Yes. It is like that. And it's beautifully written. If you
understood French, the language is beautiful. He's a great writer,
that guy [screenwriter Eric-Emmanuel Schmitt, who also wrote the book
and play on which the film is based]. It was so moving to me, this
whole relationship between this lonely, unhappy boy and this lonely
old man.
How many languages do you speak?
I speak five languages, but I don't have a mother tongue. I have an
accent in all five.
Even in Arabic?
I have an accent. When I used to make Egyptian films, the critics
used to say, "He's got a little bit of a foreign accent." But you
know, the Egyptian women loved my accent.

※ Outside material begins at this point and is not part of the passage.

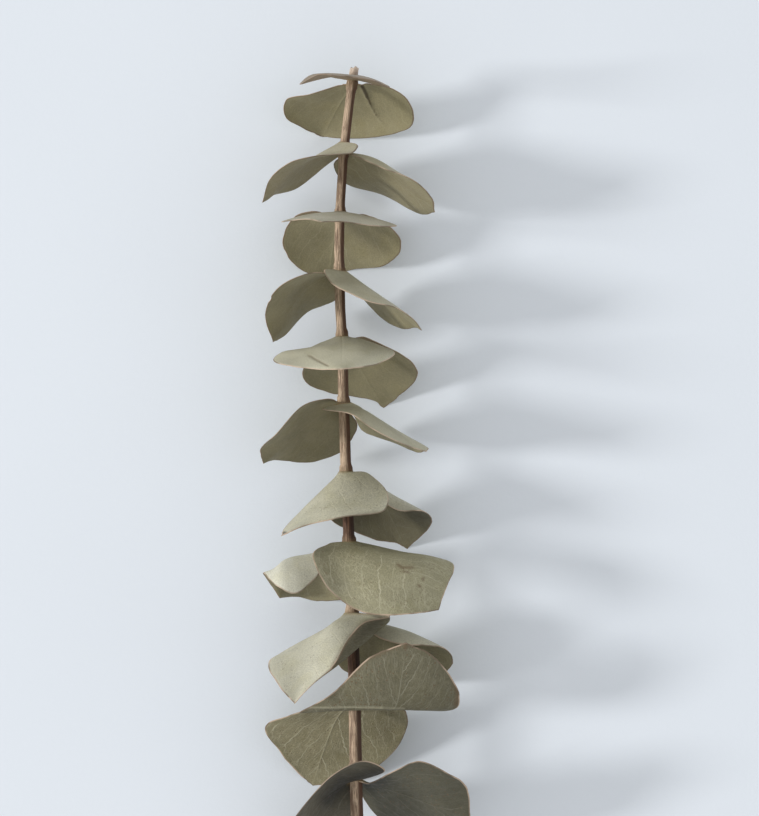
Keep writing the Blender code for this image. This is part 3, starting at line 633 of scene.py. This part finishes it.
def bark_finish(colours):
    """Dried bark: tan, with long red-brown streaks, darker at the nodes, pale where broken, painted shade on
    the right side and in stretches.
    """
    n = Nodes("dried_bark")
    x, y, z = n.attribute("round")
    node, cut, stretch_shade = n.attribute("tone")

    def shortened(share):
        """Places on the bark with only a share of their length, so that a noise there runs along it."""
        return n.point(x, n.times(y, share), z)

    streaks = n.step(n.noise(shortened(0.09), 2.2, 4.0, 0.65), *STREAK_EDGE)
    grooves = n.step(n.noise(shortened(0.05), 4.5, 2.0), *GROOVE_EDGE)
    patches = n.step(n.noise(shortened(0.3), 0.35, 2.0), *BARK_PATCHES)
    fine = n.noise(shortened(0.2), 5.0, 3.0, 0.6)
    dark = n.times(streaks, n.math("MULTIPLY_ADD", patches, STREAK_BY_PATCH, STREAK_ANYWAY))
    # Painted shade: the stem's right side, away from the lamp, darker.
    dark = n.most(dark, n.step(x, *SHADED_SIDE))
    dark = n.most(dark, n.times(grooves, GROOVE_COVER))
    face = n.mix(dark, colours.bark, colours.bark_dark)
    # Painted shade in the stretches below the leaves, in darker red-brown.
    face = n.mix(n.times(stretch_shade, STRETCH_SHADE_COVER), face, n.mix(dark, STRETCH_SHADE_TAN, STRETCH_SHADE_RED))
    face = n.dimmed(face, n.step(fine, *FINE_SHADE))
    face = n.mix(n.times(node, NODE_COVER), face, NODE_TINT)
    face = n.mix(cut, face, colours.wood)
    n.feed(n.shader.inputs["Base Color"], face)
    n.feed(n.shader.inputs["Roughness"], n.step(fine, *BARK_ROUGHNESS))
    n.shader.inputs["Specular IOR Level"].default_value = 0.3
    n.bump(n.less(n.plus(streaks, fine), grooves), BARK_RELIEF)
    return n.material


def surface_finish(colours):
    """Smooth pale board with a faint unevenness."""
    n = Nodes("pale_surface")
    place = n.add("ShaderNodeTexCoord", {}).outputs["Object"]
    shade = n.step(n.noise(place, BOARD_CLOUD_SCALE, 2.0), *BOARD_SHADE)
    n.feed(n.shader.inputs["Base Color"], n.dimmed(colours.surface, shade))
    n.shader.inputs["Roughness"].default_value = 0.75
    n.shader.inputs["Specular IOR Level"].default_value = 0.2
    n.bump(n.noise(place, BOARD_GRAIN_SCALE, 3.0), BOARD_RELIEF)
    return n.material


def spline(points, amounts):
    """Points at the amounts, 0 to 1, on a smooth curve through evenly timed points."""
    points = np.asarray(points, float)
    amounts = np.asarray(amounts, float)
    padded = np.vstack([2 * points[0] - points[1], points, 2 * points[-1] - points[-2]])
    place = np.clip(amounts, 0, 1) * (len(points) - 1)
    first = np.minimum(place.astype(int), len(points) - 2)
    s = (place - first)[..., None]
    a, b, c, d = (padded[first + index] for index in range(4))
    return 0.5 * (2 * b + (c - a) * s + (2 * a - 5 * b + 4 * c - d) * s**2 + (3 * b - a - 3 * c + d) * s**3)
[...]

One of the things the women
there loved me for was because I didn't speak the way other Egyptians
spoke. I have a softer accent and a softer voice. So what was a defect
became a positive quality for me.
You clearly work hard at your craft. Were you ever tempted just
to coast on your good looks?
No, I have never done that. In fact, I never look in a mirror,
unless I have to shave or something. On sets, I never have the makeup
person come and hold the mirror. I never look. I am not interested in
my looks. I had good looks, I knew it. It's not that I didn't know it.
I knew that when I was young I was very good-looking. There's no way
of not knowing it. But that I consider a gift from God, a piece of
luck. And I never really understood why -- I mean people who believe
in God, believe in this -- why should some people be so favored in
life and other people be so not favored? I mean, people who are born
poor in Bangladesh or in Rwanda with no food and famines and floods
and all sorts of bad things happening in their countries, or they're
crippled or they're ugly.
And then you create someone who's handsome, and my parents were
wealthy. I always thought it was so unfair because I was born in a
country where you saw people who were poor, you saw them dying of
hunger. That's why I almost didn't want my beauty, my good looks. I
resented the fact that I was so lucky in the middle of unlucky people.